A lot of times, Steve Jobs once said, “people don’t know what they want until you show it to them.” Steve did just that for 30 years, donning his trademark black turtleneck and worn blue jeans to become the world’s best-known consumer electronics evangelist.
He was born Steven Paul Jobs in San Francisco, California, on February 24, 1955, and was adopted at birth by Paul and Clara Jobs. His father, who never graduated high school and was a machinist by trade, was the first to sit Steve down at a workbench and show him how to use tools when Steve was 5 years old.
In the years that followed, Steve learned how things worked, and how to take things apart and put them together again. His family moved to Mountain View, California, meaning that Steve grew up in Silicon Valley amid a cultural and technological revolution.
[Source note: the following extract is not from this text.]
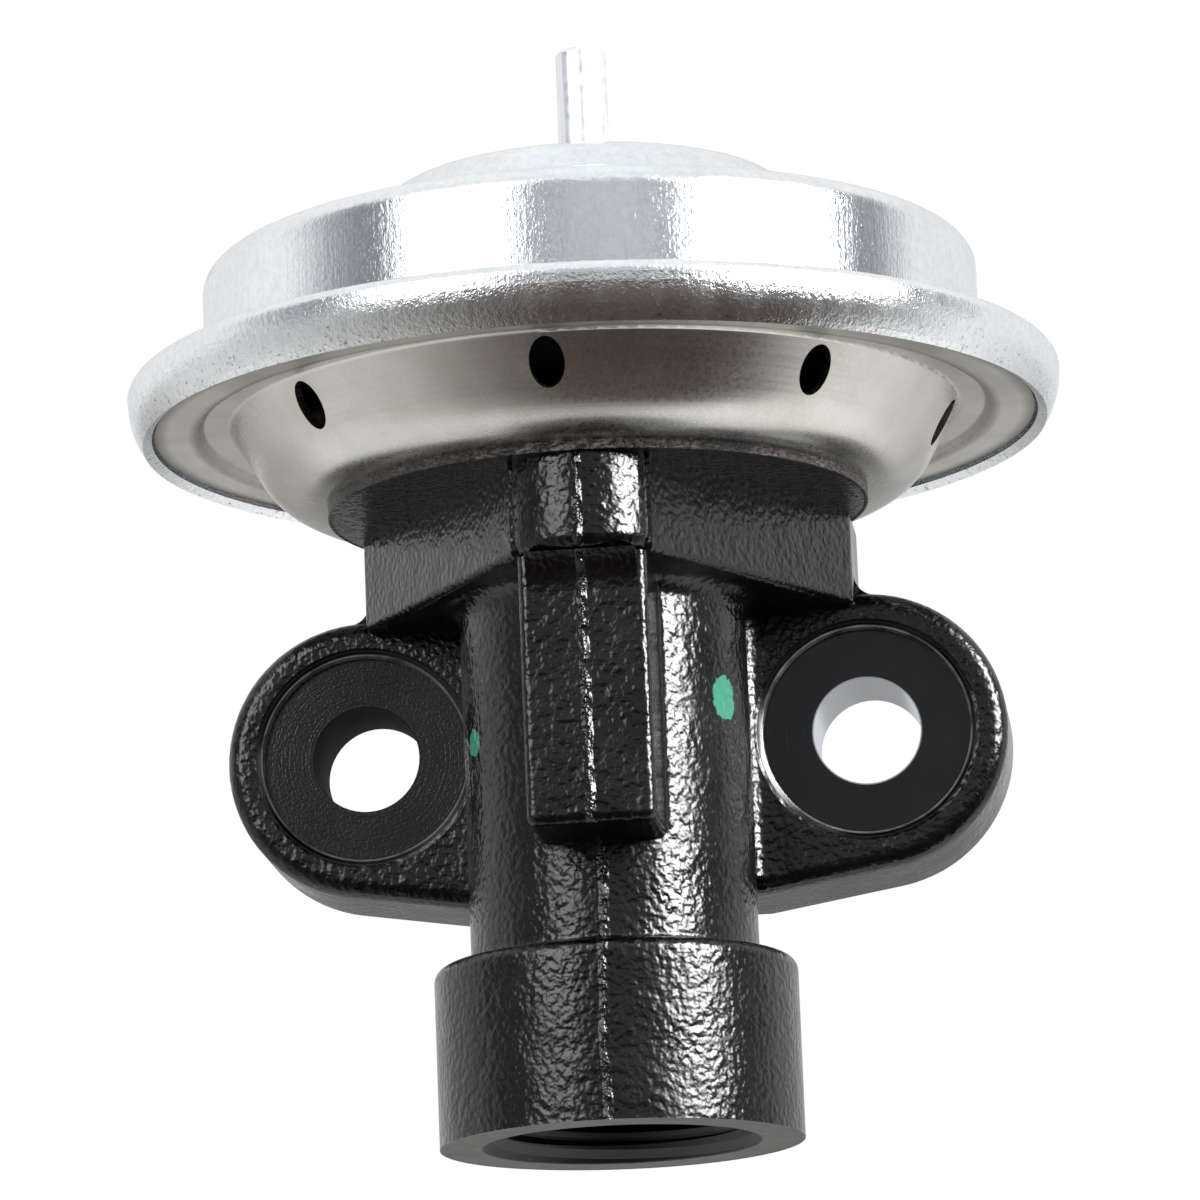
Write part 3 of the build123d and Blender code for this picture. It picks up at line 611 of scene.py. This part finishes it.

# %% [markdown]
# ## Diaphragm
# The diaphragm is fabric dipped in rubber. Its bead is clamped in the rim, its middle
# between the two pistons, and the fold between them rolls as the stem lifts. A spun
# section gives its shape. It is made in two pieces that meet on the fold's crest: the
# outer one stays with the can, and the inner one is attached to no body.
# The cloth's weave shows through the rubber as rows of small cells.

# %% Rubber
weave_spacing, weave_depth = 0.5, 0.05
light_rubber, dark_rubber = (0.05, 0.049, 0.048), (0.022, 0.022, 0.024)
rubber = Finish("fabric_rubber", (0.028, 0.028, 0.03), 0.0, 0.55)
cells = {"Vector": rubber.place, "Scale": 1 / (weave_spacing * mm), "Randomness": 0.35}
weave = rubber.add("ShaderNodeTexVoronoi", cells).outputs["Distance"]
dusty = rubber.ramp(rubber.noise(4, detail=4.0), 0.35, 0.7)
rubber.vary("Base Color", rubber.mix(dusty, dark_rubber, light_rubber))
rubber.vary("Roughness", rubber.ramp(rubber.noise(1.5), 0.3, 0.7, 0.45, 0.65))
rubber.bump(weave, weave_depth)
print("rubber weave", weave_spacing, "mm")

# %% [markdown]
# The section is the rubber's middle line, moved to either side by half its thickness. A
# line has a flat, a bend and a quarter of the fold, and each round stretch is an arc, so
# a line moved sideways keeps its shape.

# %% The diaphragm's lines
rubber_half = 0.4
stem_radius, flat_z, edge_z = 2.5, 66.7, 69.4
leg_in, leg_out, arch_top = 26.3, 34.4, 76.1
corner, edge_corner = 2.7, 0.9
bead_in, bead_out, bead_low, bead_high = 38.2, 40.7, 68.0, 70.8
arch_radius = (leg_out - leg_in) / 2
fold_center = (leg_in + arch_radius, arch_top - arch_radius)


def arc(center, radius, first, last, steps=14):
    """Points on a circle from one angle to another, in degrees."""
    angles = [radians(first + (last - first) * step / steps) for step in range(steps + 1)]
    return [(center[0] + radius * cos(a), center[1] + radius * sin(a)) for a in angles]


def inner_line(offset):
    """The line from the stem to the fold's crest, moved sideways by offset."""
    flat = [(stem_radius, flat_z + offset), (leg_in - corner, flat_z + offset)]
    bend = arc((leg_in - corner, flat_z + corner), corner - offset, -90, 0)[1:]
    return flat + bend + arc(fold_center, arch_radius + offset, 180, 90)


def outer_line(offset):
    """The line from the fold's crest to the bead, moved sideways by offset."""
    bend = arc((leg_out + edge_corner, edge_z + edge_corner), edge_corner - offset, 180, 270)
    return arc(fold_center, arch_radius + offset, 90, 0) + bend


print("fold", round(2 * arch_radius, 1), "mm wide, crest at", arch_top, "mm")

# %% Diaphragm in two pieces
diaphragm_steps = 120
inner_section = inner_line(-rubber_half) + inner_line(rubber_half)[::-1]
inner_form = swept(inner_section, 1, diaphragm_steps)
diaphragm_inner = finished("diaphragm_inner", inner_form, rubber)
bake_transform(diaphragm_inner)
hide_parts("diaphragm")

bead = [(bead_in, bead_low), (bead_out, bead_low), (bead_out, bead_high), (bead_in, bead_high)]
outer_section = outer_line(-rubber_half) + bead + outer_line(rubber_half)[::-1]
outer_form = swept(outer_section, 1, diaphragm_steps)
diaphragm_outer = finished("diaphragm_outer", outer_form, rubber, "valve")
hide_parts("diaphragm")

# %% [markdown]
# ## Floor
# A pale floor lies under the collar. The camera is lower than the collar's end and looks
# up at the valve, so the floor must not stand in its way: its underside is clear, its top
# is pale, and it fades out far from the valve. Only the camera sees it, so it puts no
# light or reflection on the valve, and it keeps the valve's shadow.

# %% Pale floor
floor_size, floor_drop = 4.0, 0.02 * mm
fade_start, fade_end = 0.12, 0.6
floor_form = bmesh.new()
bmesh.ops.create_grid(floor_form, x_segments=1, y_segments=1, size=floor_size / 2)
bmesh.ops.translate(floor_form, verts=floor_form.verts, vec=(0, 0, -floor_drop))
floor_mesh = bpy.data.meshes.new("floor")
floor_form.to_mesh(floor_mesh)
floor_form.free()
floor = bpy.data.objects.new("floor", floor_mesh)
bpy.context.scene.collection.objects.link(floor)

pale_floor = Finish("pale_floor", (0.86, 0.86, 0.86), 0.0, 0.9)
x, y, z = pale_floor.axes()
underside = pale_floor.add("ShaderNodeNewGeometry").outputs["Backfacing"]
not_seen = pale_floor.less(1.0, pale_floor.add("ShaderNodeLightPath").outputs["Is Camera Ray"])
far_away = pale_floor.ramp(pale_floor.radius(x, y), fade_start, fade_end)
see_through = pale_floor.either(pale_floor.either(underside, not_seen), far_away)
clear = pale_floor.add("ShaderNodeBsdfTransparent").outputs[0]
surfaces = {0: see_through, 1: pale_floor.shader.outputs[0], 2: clear}
one_sided = pale_floor.add("ShaderNodeMixShader", surfaces).outputs[0]
pale_floor.feed(pale_floor.tree.nodes["Material Output"].inputs["Surface"], one_sided)
floor_mesh.materials.append(pale_floor.material)
print("floor", floor_size, "m wide")

# %% [markdown]
# ## Lamps
# A large soft box stands at the right and a dimmer one at the left. They light the colours
# at a plain level. A soft box is brighter in its middle than at its rim, and gloss paint
# shows that as a white core in each highlight. So each box has a core, a smaller and much
# brighter lamp just in front of it, that only reflections see. If the cores lit the
# colours too, they would bleach them.

# %% Soft boxes
valve_middle = Vector((0, 0, 50 * mm))


def soft_lamp(name, azimuth, elevation, distance, width, height, radiance, gloss_only=False):
    """A soft box that faces the valve; radiance is its brightness, where 1 is white."""
    side, rise = radians(azimuth), radians(elevation)
    outward = Vector((sin(side) * cos(rise), -cos(side) * cos(rise), sin(rise)))
    data = bpy.data.lights.new(name, "AREA")
    data.shape = "RECTANGLE"
    data.size, data.size_y = width, height
    data.energy = radiance * pi * width * height
    lamp = bpy.data.objects.new(name, data)
    lamp.location = valve_middle + outward * distance
    lamp.rotation_euler = outward.to_track_quat("Z", "Y").to_euler()
    lamp.visible_diffuse = not gloss_only
    bpy.context.scene.collection.objects.link(lamp)
    print(name, "at", [round(c, 2) for c in lamp.location])


right_side, left_side = 58, -33
soft_lamp("right_box", right_side, 24, 0.75, 0.54, 0.54, 5.6)
soft_lamp("right_core", right_side, 22, 0.73, 0.3, 0.42, 29.0, gloss_only=True)
soft_lamp("left_box", left_side, 24, 0.75, 0.44, 0.54, 1.3)
soft_lamp("left_core", left_side, 22, 0.73, 0.26, 0.42, 3.6, gloss_only=True)

# %% [markdown]
# ## The room that metal reflects
# Bright metal shows the room and little else. A room could be built of walls, but each
# would throw shade as well. So the room is painted on the world, by direction: three
# colour ramps run round it at different heights, and one plain colour each lies straight
# below, high up and overhead. Directions are told apart by their azimuth, which is the
# angle round the upright axis, and by the sine of their elevation.

# %% Helpers for the room
world = bpy.data.worlds.new("studio")
world.use_nodes = True
bpy.context.scene.world = world
room = Wiring(world.node_tree)
direction = room.add("ShaderNodeTexCoord").outputs["Generated"]
split = room.add("ShaderNodeSeparateXYZ", {0: direction})

# The azimuth is 0 behind, 0.25 at the left, 0.5 in front and 0.75 at the right
azimuth = room.math("ARCTAN2", room.times(split.outputs[0], -1.0), split.outputs[1])
azimuth = room.math("FRACT", room.math("DIVIDE", azimuth, 2 * pi))


def above(height, softness):
    """1 for directions that rise more than this sine of their elevation, and 0 below."""
    return room.ramp(split.outputs[2], height - softness, height + softness)


def round_the_room(stops):
    """Colours round the room, from stops of degrees right of the front and a colour."""
    node = room.add("ShaderNodeValToRGB", {0: azimuth})
    ramp = node.color_ramp
    for index, (angle, color) in enumerate(stops):
        place = 0.5 + angle / 360
        key = ramp.elements[index] if index < 2 else ramp.elements.new(place)
        key.position = place
        key.color = (*color, 1)
    return node.outputs[0]


print("the room is painted by azimuth and height")

# %% [markdown]
# The band is what the can's upright wall reflects: white screens, with dim gaps between
# them. The rim's round edge reflects the skirt, and the bowl under it reflects the low
# front, so both of these darken to brown in front, where an unlit bench would stand.

# %% Colours round the room
white, pale, light = (1, 1, 1), (0.8, 0.82, 0.84), (0.82, 0.82, 0.81)
dim, dusk = (0.27, 0.28, 0.3), (0.58, 0.6, 0.63)
brown, bench, shade, wall = (0.07, 0.053, 0.045), (0.11, 0.09, 0.078), (0.45, 0.44, 0.42), (0.4, 0.405, 0.4)
band = round_the_room(
    [
        (-180, pale),
        (-92, white),
        (-76, (0.42, 0.44, 0.47)),
        (-67, dim),
        (-52, dim),
        (-49, white),
        (-18, white),
        (-15, dim),
        (0, dusk),
        (24, dusk),
        (37, dim),
        (41, white),
        (75, white),
        (79, dim),
        (94, dim),
        (105, (0.45, 0.46, 0.48)),
        (113, white),
        (180, pale),
    ]
)
skirt = round_the_room(
    [
        (-180, wall),
        (-140, shade),
        (-112, light),
        (-90, (0.7, 0.7, 0.69)),
        (-66, (0.58, 0.58, 0.57)),
        (-56, (0.5, 0.5, 0.49)),
        (-36, (0.2, 0.195, 0.185)),
        (-6, bench),
        (56, bench),
        (84, (0.3, 0.295, 0.29)),
        (104, white),
        (132, light),
        (180, wall),
    ]
)
low_front = round_the_room(
    [
        (-180, light),
        (-100, white),
        (-74, (0.72, 0.715, 0.69)),
        (-54, shade),
        (-14, brown),
        (66, brown),
        (77, (0.3, 0.29, 0.28)),
        (87, (1.1, 1.1, 1.08)),
        (104, (1.25, 1.25, 1.24)),
        (140, (1.15, 1.15, 1.14)),
        (180, light),
    ]
)
print("three bands of colour round the room")

# %% [markdown]
# The room is stacked from below: each zone covers all that lies above its height, with a
# soft border. Each kind of ray then gets its own world. A mirrored ray meets the room, a
# scattered one meets an even soft light, and the camera sees plain white behind the valve.

# %% The world for each kind of ray
straight_down, overhead = (0.52, 0.505, 0.48), (1.04, 1.09, 1.11)
zones = (
    (-0.982, 0.017, low_front),
    (-0.45, 0.12, skirt),
    (0.05, 0.03, band),
    (0.6, 0.1, white),
    (0.93, 0.05, overhead),
)
seen_by_metal = straight_down
for height, softness, zone in zones:
    seen_by_metal = room.mix(above(height, softness), seen_by_metal, zone)

rays = room.add("ShaderNodeLightPath").outputs
soft_light = (0.45, 0.45, 0.45)
mirrored = room.either(rays["Is Glossy Ray"], rays["Is Transmission Ray"])
seen = room.mix(mirrored, soft_light, seen_by_metal)
seen = room.mix(rays["Is Camera Ray"], seen, white)
room.feed(room.tree.nodes["Background"].inputs["Color"], seen)
bpy.context.scene.view_settings.view_transform = "Standard"
print("world made of", len(room.tree.nodes), "nodes")

# %% [markdown]
# ## Camera
# The camera stands in front, a little to the right and below the collar, with a long
# lens. Its place is a real distance in millimetres, and its lens gives the picture's
# scale over a sensor 36 mm wide. Its three axes are worked out from its yaw, its pitch
# and its roll, because together they are its rotation matrix.

# %% Camera
camera_place = Vector((59.407, -620.88, -87.18)) * mm
camera_yaw, camera_pitch, camera_roll = radians(-5.48), radians(12.471), radians(-2.226)
picture_width, focal_pixels, sensor_width = 1200, 6905.1, 36.0
camera_data = bpy.data.cameras.new("camera")
camera_data.sensor_width = sensor_width
camera_data.lens = focal_pixels / picture_width * sensor_width
camera = bpy.data.objects.new("camera", camera_data)
bpy.context.scene.collection.objects.link(camera)
level_ahead = Vector((sin(camera_yaw), cos(camera_yaw), 0))
ahead = level_ahead * cos(camera_pitch) + Vector((0, 0, sin(camera_pitch)))
level_right = Vector((cos(camera_yaw), -sin(camera_yaw), 0))
level_up = level_right.cross(ahead)
right = level_right * cos(camera_roll) + level_up * sin(camera_roll)
up = level_up * cos(camera_roll) - level_right * sin(camera_roll)
turn = Matrix((right, up, -ahead)).transposed()
camera.matrix_world = Matrix.Translation(camera_place) @ turn.to_4x4()
bpy.context.scene.camera = camera
print("lens", round(camera_data.lens, 1), "mm")

# %% [markdown]
# ## Last step
# The view layer is brought up to date.

# %% Finish
bpy.context.view_layer.update()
In 1971, Steve met fellow hobbyist Steve “Woz” Wozniak through a mutual friend from Homestead High School in Cupertino, California. The two bonded over the creation of electronic devices that would allow them to make free long-distance telephone calls. After graduating in 1972, Steve enrolled at Reed College but soon dropped out, as the expensive tuition was draining his parents’ savings. He audited classes for the next 18 months before taking a job at Atari Inc. in 1973. In search of spiritual enlightenment, he made a seven-month trip to India in 1974.
Upon returning to California, Steve began attending the Homebrew Computer Club with Wozniak in 1975. Wozniak had designed a new computer, and Steve was intrigued. He suggested they sell his creation and, in 1976, Jobs, Wozniak, and Ronald Wayne founded Apple Computer Company in Steve’s parents’ garage with $1,300 they had raised by selling Steve’s Volkswagen Microbus and Wozniak’s scientific calculator.
Eventually a former Intel executive lent them $250,000 and they set up offices in Cupertino. The next year they debuted the Apple II, and it was a runaway hit.
By 1983 the company had joined the Fortune 500 faster than any corporation in history.
“Hardly anybody had families at the beginning,” he later recalled, “and we all worked like maniacs and the greatest joy was that we felt we were fashioning collective works of art… something important that would last.”
A visit to the Xerox PARC research center in 1979 exposed him to a new technology—a graphical user interface driven by a mouse-controlled pointer. He saw the instant appeal of the concept, which led to the release of the Macintosh in 1984.
In 1985, a power struggle led to Steve leaving Apple, and founding NeXT Inc. The next year, Lucasfilm Ltd.’s computer graphics division spun off its Graphics Group, which became Pixar, Inc. With a $10 million investment, Steve became its primary investor and, eventually, its chief executive. The company spent the next several years developing cutting-edge rendering hardware and waiting for technology to progress to the point where computer-generated feature films would be feasible, which eventually resulted in 1995’s Toy Story. Steve was credited as the film’s executive producer. Disney has consulted on and distributed all Pixar features ever since—and acquired the company in 2006.
Steve returned to Apple when the company acquired NeXT in 1996. He was officially named CEO in 2000. The result was a wave of innovative consumer electronics products based on Steve’s unique sense of minimalist style. Success followed success, with the iMac, iTunes, iPod, iPhone, and iPad each becoming ubiquitous among a gadget-hungry populace. Steve also oversaw the development of Apple retail and online stores. All this activity culminated in 2011 when Apple became the world’s most valuable publicly traded company.
When The Walt Disney Company acquired Pixar Animation Studios in 2006, Steve became the Company’s largest shareholder overnight, joining the Disney board of directors in 2006. He remained a valuable advisor in the years that followed.
“The thing that bound us together at Apple,” Steve once said, “was the ability to make things that were going to change the world.”
Steve Jobs passed away on October 5, 2011, in Palo Alto, after a long and public battle with pancreatic cancer.